Patto di non concorrenza tra imprese: esiste?
Non si parla solo di dipendenti: esiste anche il patto di non concorrenza tra imprese. Simile a quello stipulato con i dipendenti, in questo caso l’obiettivo è tutelare le imprese che lo stipulano sia nei termini di portafoglio clienti che nei valori delle aziende stesse. Chi firma si impegna a non svolgere attività in concorrenza diretta o indiretta nei confronti di un’altra. Anche in questo caso, la validità del patto di non concorrenza tra imprese avviene solo se vengono rispettati i requisiti:
- Dev’essere in forma scritta
- Deve esserci una limitazione territoriale (e quindi essere circoscritto a un’area specifica)

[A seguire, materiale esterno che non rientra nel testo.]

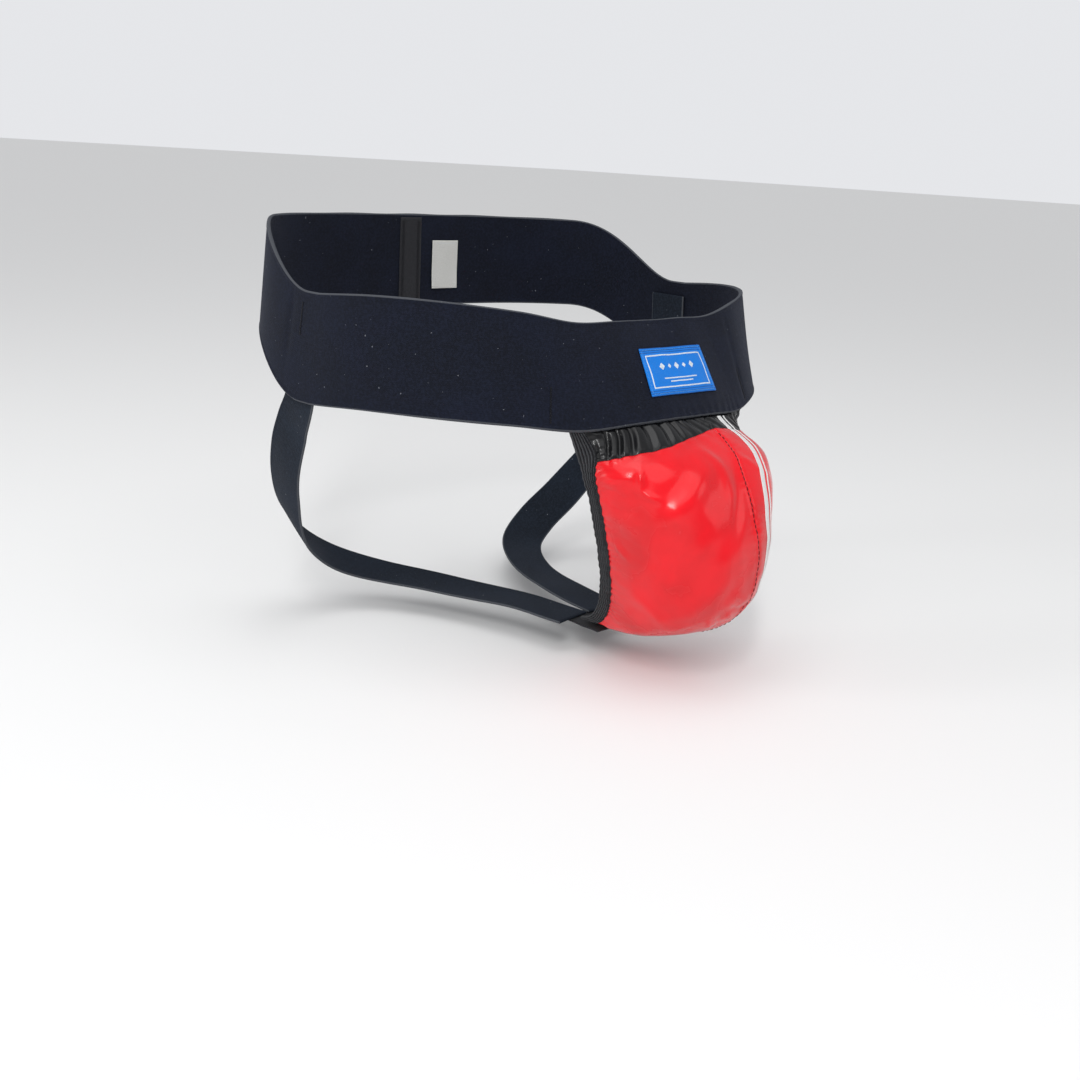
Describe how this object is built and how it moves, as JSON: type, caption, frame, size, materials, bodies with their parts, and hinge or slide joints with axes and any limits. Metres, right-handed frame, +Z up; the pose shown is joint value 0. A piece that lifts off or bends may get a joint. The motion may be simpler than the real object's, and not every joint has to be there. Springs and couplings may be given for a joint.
{
  "type": "groin protector",
  "caption": "Soft groin protector: wide elastic waistband, gathered fabric pouch, leg straps and a removable vented cup.",
  "frame": {"origin": "centre of the waist opening, at the middle of the band's height on the wearer's sides", "axes": "+Z up, -Y the way the wearer faces, +X the wearer's left"},
  "size_m": [0.348, 0.3291, 0.2504],
  "materials": {
    "waistband_elastic": "matte fine rib weave",
    "strap_elastic": "matte fine rib weave",
    "black_twill": "matte twill",
    "label_blue": "woven satin",
    "label_white": "satin",
    "black_thread": "thread",
    "pouch_red": "glossy nylon",
    "yoke_black": "glossy nylon",
    "stripe_white": "satin tape",
    "lining_mesh": "matte mesh",
    "leg_rib": "ribbed elastic",
    "black_webbing": "matte webbing",
    "cup_plastic": "satin moulded",
    "cup_foam": "matte foam",
    "cup_rubber": "matte"
  },
  "bodies": {
    "waistband_assembly": {"waistband": "waistband_elastic", "waistband_join_tape": "black_twill", "front_label": "label_blue", "care_label": "label_white", "leg_strap_right": "strap_elastic", "leg_strap_left": "strap_elastic", "bartack_front_right": "black_thread", "bartack_front_left": "black_thread", "bartack_strap_right": "black_thread", "bartack_strap_left": "black_thread"},
    "pouch": {"pouch_front_panel": "pouch_red", "pouch_side_panel": "pouch_red", "pouch_yoke_right": "yoke_black", "pouch_yoke_left": "yoke_black", "stripe_wide": "stripe_white", "stripe_narrow": "stripe_white", "panel_seam_tape": "black_twill", "pouch_lining": "lining_mesh", "yoke_gather_elastic": "leg_rib", "leg_elastic_right": "leg_rib", "leg_elastic_left": "leg_rib", "crotch_patch": "black_webbing"},
    "cup": {"cup_shell": "cup_plastic", "cup_liner": "cup_foam", "cup_rim": "cup_rubber"}
  },
  "joints": [
    {"name": "pouch_lift", "type": "hinge", "parent": "waistband_assembly", "child": "pouch", "pos_m": [0, -0.1415, -0.0325], "axis": [-1, 0, 0], "range_deg": [0, 30]},
    {"name": "cup_slide", "type": "slide", "parent": "pouch", "child": "cup", "axis": [0, 0.9659, 0.2588], "range_m": [0, 0.1]}
  ]
}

- Deve riguardare solo attività specifiche e non l’intera produzione dell’azienda
- Dev’essere dichiarata la durata massima (che comunque non può eccedere i 5 anni)
Come gestire il patto di concorrenza?
Se adeguatamente formulato, il patto di non concorrenza rappresenta un valido strumento di tutela bilaterale. Tuttavia, la sua adozione indiscriminata o l’utilizzo come deterrente alla mobilità professionale può generare squilibri contrattuali profondi.
In attesa di un intervento normativo chiarificatore, sarebbe auspicabile un approccio proattivo da parte delle imprese, improntato a:
- Formazione specifica per HR e responsabili legali, finalizzata alla redazione di patti realmente personalizzati;
- Verifica periodica della congruità e dell’effettiva applicabilità dei patti attraverso audit interni ed esterni;
- Clausole chiare e misurabili, sia nei limiti geografici che temporali e oggettivi;
- Remunerazioni proporzionate, coerenti con le mansioni del lavoratore e il valore economico della rinuncia imposta.
Come sottolineato dalla Cassazione (sent. n. 212/2013), il patto di non concorrenza ben strutturato può rappresentare una garanzia efficace contro la dispersione di tecniche, metodi e strategie aziendali. Tuttavia, affinché non degeneri in uno strumento di controllo occulto, è essenziale che esso venga impiegato con responsabilità, trasparenza e rispetto per il principio dell’equilibrio contrattuale.